What is required » The lines below are to be quoted exactly, from the first through the one that contains "foot_lug_l = 200; // [190:5:230]".

═════ Data excerpt

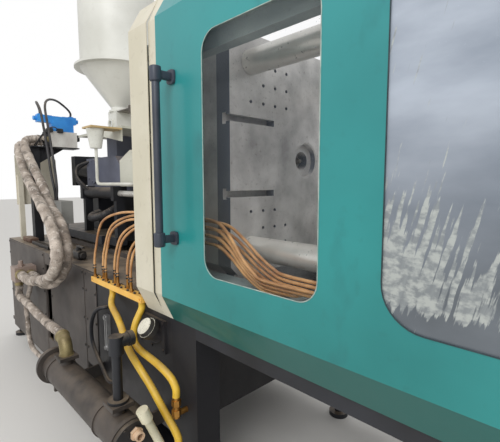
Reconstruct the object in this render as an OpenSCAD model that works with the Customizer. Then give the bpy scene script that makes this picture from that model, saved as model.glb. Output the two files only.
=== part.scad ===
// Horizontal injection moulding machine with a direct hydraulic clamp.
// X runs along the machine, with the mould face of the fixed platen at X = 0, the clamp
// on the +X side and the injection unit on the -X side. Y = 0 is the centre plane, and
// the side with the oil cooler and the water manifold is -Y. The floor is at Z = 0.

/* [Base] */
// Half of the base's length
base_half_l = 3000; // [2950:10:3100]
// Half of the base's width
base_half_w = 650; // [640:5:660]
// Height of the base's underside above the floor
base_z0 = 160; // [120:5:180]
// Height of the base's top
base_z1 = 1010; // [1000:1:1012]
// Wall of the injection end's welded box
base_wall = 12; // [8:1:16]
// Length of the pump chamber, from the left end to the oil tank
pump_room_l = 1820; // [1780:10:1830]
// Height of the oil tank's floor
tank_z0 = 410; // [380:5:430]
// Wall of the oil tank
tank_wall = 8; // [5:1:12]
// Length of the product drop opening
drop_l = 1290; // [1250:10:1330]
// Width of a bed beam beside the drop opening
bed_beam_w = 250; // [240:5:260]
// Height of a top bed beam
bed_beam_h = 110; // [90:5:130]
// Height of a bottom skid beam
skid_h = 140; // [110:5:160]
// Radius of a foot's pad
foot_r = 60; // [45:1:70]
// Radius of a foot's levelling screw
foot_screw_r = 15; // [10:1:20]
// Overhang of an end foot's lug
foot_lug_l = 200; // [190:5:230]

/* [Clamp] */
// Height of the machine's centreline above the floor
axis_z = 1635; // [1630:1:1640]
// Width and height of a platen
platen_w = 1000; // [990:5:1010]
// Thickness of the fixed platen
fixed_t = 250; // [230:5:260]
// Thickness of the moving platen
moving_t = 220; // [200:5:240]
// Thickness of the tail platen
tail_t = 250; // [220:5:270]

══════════

Exercise answer »
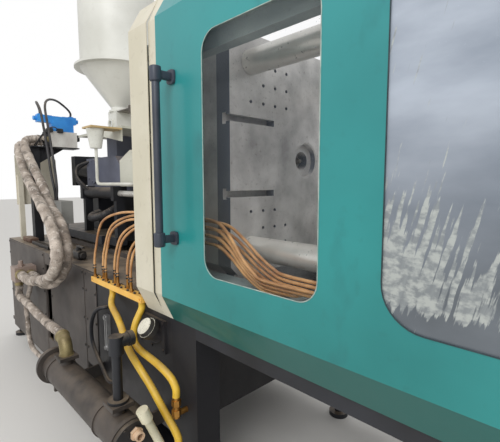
Reconstruct the object in this render as an OpenSCAD model that works with the Customizer. Then give the bpy scene script that makes this picture from that model, saved as model.glb. Output the two files only.
=== part.scad ===
// Horizontal injection moulding machine with a direct hydraulic clamp.
// X runs along the machine, with the mould face of the fixed platen at X = 0, the clamp
// on the +X side and the injection unit on the -X side. Y = 0 is the centre plane, and
// the side with the oil cooler and the water manifold is -Y. The floor is at Z = 0.

/* [Base] */
// Half of the base's length
base_half_l = 3000; // [2950:10:3100]
// Half of the base's width
base_half_w = 650; // [640:5:660]
// Height of the base's underside above the floor
base_z0 = 160; // [120:5:180]
// Height of the base's top
base_z1 = 1010; // [1000:1:1012]
// Wall of the injection end's welded box
base_wall = 12; // [8:1:16]
// Length of the pump chamber, from the left end to the oil tank
pump_room_l = 1820; // [1780:10:1830]
// Height of the oil tank's floor
tank_z0 = 410; // [380:5:430]
// Wall of the oil tank
tank_wall = 8; // [5:1:12]
// Length of the product drop opening
drop_l = 1290; // [1250:10:1330]
// Width of a bed beam beside the drop opening
bed_beam_w = 250; // [240:5:260]
// Height of a top bed beam
bed_beam_h = 110; // [90:5:130]
// Height of a bottom skid beam
skid_h = 140; // [110:5:160]
// Radius of a foot's pad
foot_r = 60; // [45:1:70]
// Radius of a foot's levelling screw
foot_screw_r = 15; // [10:1:20]
// Overhang of an end foot's lug
foot_lug_l = 200; // [190:5:230]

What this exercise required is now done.